▶ Task description: Nothing should be output except the lines from the one containing "doc.recompute()" through the one containing "cad_parts[obj.name] = obj", both ends included, each repeated exactly.

▶ Information provided:
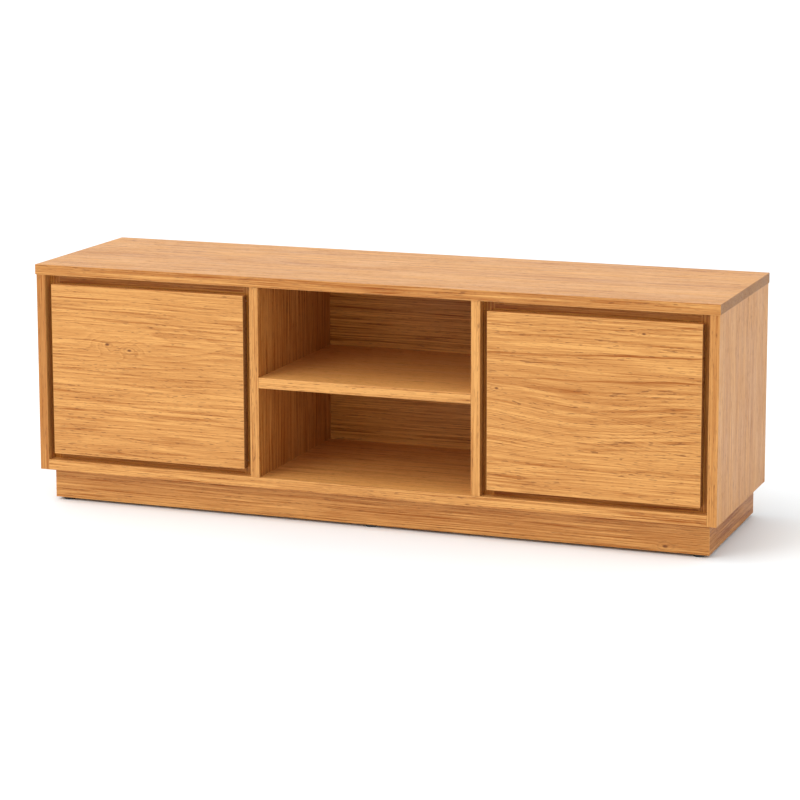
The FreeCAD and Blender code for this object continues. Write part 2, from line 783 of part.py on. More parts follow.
def hinge_arm(name, sign, z):
    """The cranked arm: a knuckle on the pin, a short leg inside the cup, a long leg to the block."""
    knuckle = cylinder(
        f"{name}_knuckle",
        "knuckle_radius",
        "knuckle_height",
        (f"{sign} * pin_x", "pin_y", f"{z} - knuckle_height / 2"),
        "z",
    )
    short_leg = box(
        f"{name}_short_leg",
        (f"{sign} * (pin_x - arm_reach / 2 - arm_thickness / 4)", "pin_y", z),
        ("arm_reach + arm_thickness / 2", "arm_thickness", "knuckle_height"),
    )
    long_leg = box(
        f"{name}_long_leg",
        (f"{sign} * arm_x", "pin_y + arm_length / 2 - arm_thickness / 4", z),
        ("arm_thickness", "arm_length + arm_thickness / 2", "knuckle_height"),
    )
    bore = cylinder(
        f"{name}_bore",
        "pin_radius + pin_clearance",
        "2 * knuckle_height",
        (f"{sign} * pin_x", "pin_y", f"{z} - knuckle_height"),
        "z",
    )
    solid = fuse(f"{name}_arm_solid", [knuckle, short_leg, long_leg])
    return cut(f"{name}_arm", solid, [bore, arm_screws[name]])


def hinge_block(name, sign, z):
    """The cast block on the edge of the stile, which carries the arm."""
    span = "outer_stile_face - arm_x - arm_thickness / 2"
    centre = (f"{sign} * (outer_stile_face - ({span}) / 2)", "block_y", z)
    blank = box(f"{name}_block_blank", centre, (span, "hinge_block_depth", "hinge_block_height"))
    wells = [
        cylinder(f"{name}_block_well_{n}", "block_well_radius", span, at, inward(sign))
        for n, at in enumerate(block_screw_places(sign, z))
    ]
    return cut(f"{name}_block", blank, wells + [arm_screws[name]] + block_screws[name])


def each_hinge(make):
    """A dictionary from each hinge's name to what make gives for it."""
    return {
        f"{name}_{level}_hinge": make(f"{name}_{level}_hinge", sign, z)
        for name, sign in SIDES.items()
        for level, z in HINGE_LEVELS.items()
    }


def of_side(name, parts):
    """The entries of one side's hinges."""
    return [part for hinge, part in parts.items() if hinge.startswith(name)]


hinge_pins = each_hinge(hinge_pin)
cup_screws = each_hinge(cup_screw_pair)
arm_screws = each_hinge(arm_screw)
block_screws = each_hinge(block_screw_pair)
hinge_cups = each_hinge(hinge_cup)
hinge_arms = each_hinge(hinge_arm)
hinge_blocks = each_hinge(hinge_block)

group("arm_screws", list(arm_screws.values()))
block_screw_group = group("hinge_block_screws", sum(block_screws.values(), []))
for name in SIDES:
    group(f"{name}_hinge_cups", of_side(name, hinge_cups))
    group(f"{name}_hinge_pins", of_side(name, hinge_pins))
    group(f"{name}_cup_screws", sum(of_side(name, cup_screws), []))
    group(f"{name}_hinge_arms", of_side(name, hinge_arms))
    group(f"{name}_hinge_blocks", of_side(name, hinge_blocks))

# ---------------------------------------------------------------- magnetic catches and bumpers


def catch_screw_places(sign):
    """Where the heads of a catch's two screws sit."""
    x = f"{sign} * (inner_stile_face + catch_foot)"
    y = "frame_front + catch_screw_setback"
    return [(x, y, f"catch_z + {way} * catch_screw_spacing / 2") for way in (-1, 1)]


def catch_screw_pair(name, sign):
    """Screws of the magnetic catch, into the edge of the stile beside the divider."""
    return [
        screw(f"{name}_catch_screw_{n}", at, inward(sign), "catch_screw_length")
        for n, at in enumerate(catch_screw_places(sign))
    ]


def magnet(name, sign):
    """The magnet in the nose of a catch, just clear of the closed strike plate."""
    face = "door_back + strike_thickness + strike_play"
    centre = (f"{sign} * catch_x", f"{face} + magnet_depth / 2", "catch_z")
    return box(f"{name}_magnet", centre, ("magnet_width", "magnet_depth", "magnet_height"))


def catch(name, sign):
    """The plastic catch on the stile, a foot and a nose, hollow for its magnet."""
    middle = "frame_front + fitting_play + catch_depth / 2"
    foot = box(
        f"{name}_catch_base",
        (f"{sign} * (inner_stile_face + catch_base / 2)", middle, "catch_z"),
        ("catch_base", "catch_depth", "catch_height"),
    )
    nose = box(
        f"{name}_catch_nose",
        (f"{sign} * catch_x", f"{middle} - catch_nose_reach", "catch_z"),
        ("catch_width", "catch_depth", "catch_nose_height"),
    )
    wells = [
        cylinder(f"{name}_catch_well_{n}", "catch_well_radius", "catch_base", at, inward(-sign))
        for n, at in enumerate(catch_screw_places(sign))
    ]
    solid = fuse(f"{name}_catch_solid", [foot, nose])
    return cut(f"{name}_catch_cut", solid, [magnets[name]] + wells + catch_screws[name])


def strike_screw(name, sign):
    at = (f"{sign} * catch_x", "door_back + strike_thickness", "catch_z")
    return screw(f"{name}_strike_fixing", at, "-y", "short_screw_length")


def strike_plate(name, sign):
    """The steel plate on the back of the door that the magnet holds."""
    centre = (f"{sign} * catch_x", "door_back + strike_thickness / 2", "catch_z")
    plate = box(f"{name}_strike_blank", centre, ("strike_width", "strike_thickness", "strike_height"))
    return cut(f"{name}_strike_cut", plate, [strike_screws[name]])


def bumper_pair(name, sign):
    """Rubber bumpers at the free corners of a door, which rest on the inner stile."""
    x = f"{sign} * (door_inner + bumper_from_side + bumper_radius)"
    heights = {"low": "door_low + bumper_from_end", "high": "door_high - bumper_from_end"}
    length = "frame_gap - bumper_play"
    return [
        cylinder(f"{name}_{end}_bumper", "bumper_radius", length, (x, "door_back", z), "y")
        for end, z in heights.items()
    ]


magnets = {name: magnet(name, sign) for name, sign in SIDES.items()}
catch_screws = {name: catch_screw_pair(name, sign) for name, sign in SIDES.items()}
strike_screws = {name: strike_screw(name, sign) for name, sign in SIDES.items()}
group("catch_magnets", list(magnets.values()))
catch_screw_group = group("catch_screws", sum(catch_screws.values(), []))
for name, sign in SIDES.items():
    piece(f"{name}_catch", catch(name, sign))
    piece(f"{name}_strike_plate", strike_plate(name, sign))
    piece(f"{name}_strike_screw", strike_screws[name])
    group(f"{name}_bumpers", bumper_pair(name, sign))

# ---------------------------------------------------------------- doors and the frames behind them

STILES = {"outer": "side_inner - stile_width / 2", "inner": "divider_outer + stile_width / 2"}
RAILS = {
    "top": ("bay_ceiling - top_rail_height", "top_rail_height"),
    "bottom": ("bay_floor", "bottom_rail_height"),
}


def door(name, sign):
    """A solid door with two cup bores in its back."""
    blank = panel(
        f"{name}_door_blank",
        f"{sign} * (door_outer + door_inner) / 2",
        "door_front",
        "door_low",
        "door_outer - door_inner",
        "door_thickness",
        "door_high - door_low",
        eased=("front", "back", "left", "right"),
    )
    bores = [
        cylinder(
            f"{name}_{level}_bore",
            "cup_radius + cup_play",
            "2 * (cup_depth + cup_play)",
            (f"{sign} * cup_x", "door_back - cup_depth - cup_play", z),
            "y",
        )
        for level, z in HINGE_LEVELS.items()
    ]
    screws = sum(of_side(name, cup_screws), []) + [strike_screws[name]]
    return cut(f"{name}_door_cut", blank, bores + screws)


def frame_dowels():
    """Dowels between the rails and the stiles."""
    solids = []
    for name, sign in SIDES.items():
        ends = {"outer": ("outer_stile_face", sign), "inner": ("inner_stile_face", -sign)}
        for rail, (low, height) in RAILS.items():
            for end, (face, way) in ends.items():
                x = f"{sign} * {face} + {way} * dowel_bite"
                at = (x, "frame_front + frame_depth / 2", f"{low} + {height} / 2")
                label = f"{name}_{rail}_{end}_dowel"
                solids.append(cylinder(label, "frame_dowel_radius", "dowel_length", at, inward(way)))
    return solids


def stile(name, sign, end, screws):
    """An upright of the frame, the full height of its bay."""
    blank = panel(
        f"{name}_{end}_stile_blank",
        f"{sign} * ({STILES[end]})",
        "frame_front",
        "bay_floor",
        "stile_width",
        "frame_depth",
        "bay_height",
    )
    return cut(f"{name}_{end}_stile_cut", blank, [frame_dowel_group, screws])


def rail(name, sign, end):
    """A rail of the frame, between its stiles."""
    low, height = RAILS[end]
    blank = panel(
        f"{name}_{end}_rail_blank",
        f"{sign} * (side_inner + divider_outer) / 2",
        "frame_front",
        low,
        "outer_stile_face - inner_stile_face",
        "frame_depth",
        height,
    )
    return cut(f"{name}_{end}_rail_cut", blank, [frame_dowel_group])


frame_dowel_group = group("frame_dowels", frame_dowels())
for name, sign in SIDES.items():
    piece(f"{name}_door", door(name, sign))
    piece(f"{name}_outer_stile", stile(name, sign, "outer", block_screw_group))
    piece(f"{name}_inner_stile", stile(name, sign, "inner", catch_screw_group))
    piece(f"{name}_top_rail", rail(name, sign, "top"))
    piece(f"{name}_bottom_rail", rail(name, sign, "bottom"))

# ---------------------------------------------------------------- checks and files

doc.recompute()
failed = [thing.Name for thing in doc.Objects if {"Invalid", "Error"} & set(thing.State)]
failed += [thing.Label for thing in pieces if thing.Shape.isNull() or not thing.Shape.isValid()]
if failed:
    sys.exit("failed: " + ", ".join(failed))

os.makedirs("parts", exist_ok=True)
for thing in pieces:
    thing.Shape.exportStep(f"parts/{thing.Label}.step")
    print(thing.Label, len(thing.Shape.Solids), round(thing.Shape.Volume))
print(len(pieces), "nodes")
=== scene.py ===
import json
import math

import bmesh
import bpy
from mathutils import Matrix, Vector

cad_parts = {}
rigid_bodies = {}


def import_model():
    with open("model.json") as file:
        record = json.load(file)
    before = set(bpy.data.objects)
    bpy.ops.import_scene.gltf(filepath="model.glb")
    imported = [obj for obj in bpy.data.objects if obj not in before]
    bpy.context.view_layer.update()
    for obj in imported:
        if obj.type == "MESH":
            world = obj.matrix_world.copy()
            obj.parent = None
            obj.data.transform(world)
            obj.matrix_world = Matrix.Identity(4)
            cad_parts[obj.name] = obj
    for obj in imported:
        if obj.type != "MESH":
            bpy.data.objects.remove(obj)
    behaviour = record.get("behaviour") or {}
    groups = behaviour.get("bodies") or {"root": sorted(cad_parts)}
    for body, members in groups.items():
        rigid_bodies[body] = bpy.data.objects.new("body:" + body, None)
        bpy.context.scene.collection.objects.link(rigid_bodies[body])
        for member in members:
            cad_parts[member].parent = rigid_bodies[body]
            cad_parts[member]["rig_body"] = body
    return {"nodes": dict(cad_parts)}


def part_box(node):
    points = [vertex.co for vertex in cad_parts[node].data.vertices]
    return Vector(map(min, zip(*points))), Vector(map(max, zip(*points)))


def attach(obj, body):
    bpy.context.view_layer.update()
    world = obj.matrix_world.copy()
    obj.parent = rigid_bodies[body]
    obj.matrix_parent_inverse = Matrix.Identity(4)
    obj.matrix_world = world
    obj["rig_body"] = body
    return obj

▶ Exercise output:
doc.recompute()
failed = [thing.Name for thing in doc.Objects if {"Invalid", "Error"} & set(thing.State)]
failed += [thing.Label for thing in pieces if thing.Shape.isNull() or not thing.Shape.isValid()]
if failed:
    sys.exit("failed: " + ", ".join(failed))

os.makedirs("parts", exist_ok=True)
for thing in pieces:
    thing.Shape.exportStep(f"parts/{thing.Label}.step")
    print(thing.Label, len(thing.Shape.Solids), round(thing.Shape.Volume))
print(len(pieces), "nodes")
=== scene.py ===
import json
import math

import bmesh
import bpy
from mathutils import Matrix, Vector

cad_parts = {}
rigid_bodies = {}


def import_model():
    with open("model.json") as file:
        record = json.load(file)
    before = set(bpy.data.objects)
    bpy.ops.import_scene.gltf(filepath="model.glb")
    imported = [obj for obj in bpy.data.objects if obj not in before]
    bpy.context.view_layer.update()
    for obj in imported:
        if obj.type == "MESH":
            world = obj.matrix_world.copy()
            obj.parent = None
            obj.data.transform(world)
            obj.matrix_world = Matrix.Identity(4)
            cad_parts[obj.name] = obj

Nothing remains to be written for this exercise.